Chicken, steak, and fish all taste better when cooked on the bone, but we've sacrificed flavor for speed and convenience, forgetting how bones can enhance the taste, texture, and presentation of good food -- think of rack of lamb, T-bone steak, chicken noodle soup, and baked ham. In her simple, bare-bones style, Jennifer teaches home cooks the secrets to cooking with bones.

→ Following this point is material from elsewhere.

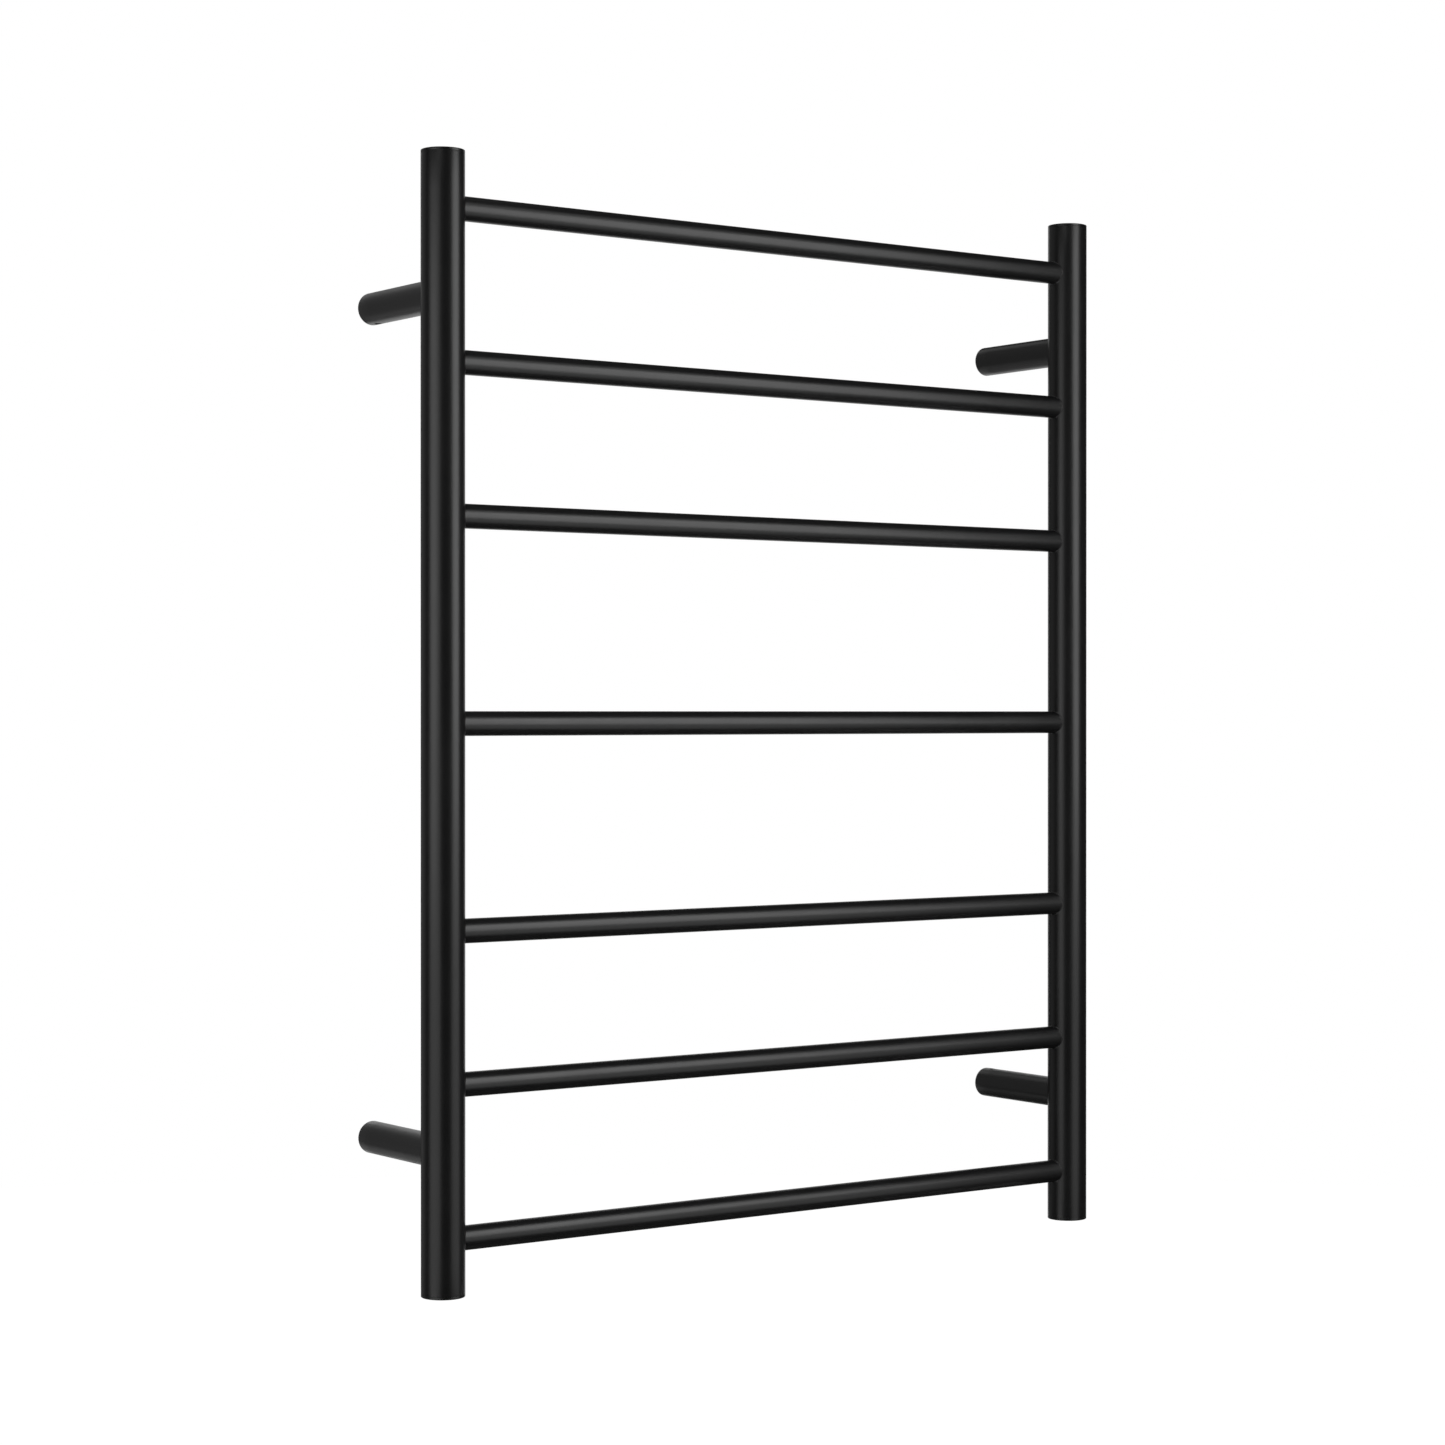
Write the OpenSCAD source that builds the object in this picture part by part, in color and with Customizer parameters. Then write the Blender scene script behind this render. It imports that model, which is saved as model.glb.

Each chapter of Bones includes stocks, soups, ribs, legs, and extremities (except for whole fish -- they don't have any). Many of the recipes are simple, with the inherent flavors of the bones doing most of the work. There are traditional, elegant dishes, such as Roasted Marrow Bones with Parsley Salad, Olive-Crusted Lamb Racks, and Crown Roast of Pork, as well as new takes on homestyle favorites, such as Maple Tomato Glazed Ribs, Coconut Chicken Curry, and Halibut Steaks with Orange Cream Sauce. Stunning, full-color photographs of dishes like Rabbit in Saffron Sauce with Spring Vegetables; Grilled Quail with Sage Butter; and Duck Legs with Cumin, Turnips, and Green Olives are sure to inspire.
In addition to the recipes, Bones includes a wealth of information on a wide range of bone-related topics, including the differences among cuts of meat, as well as the history and lore of bones.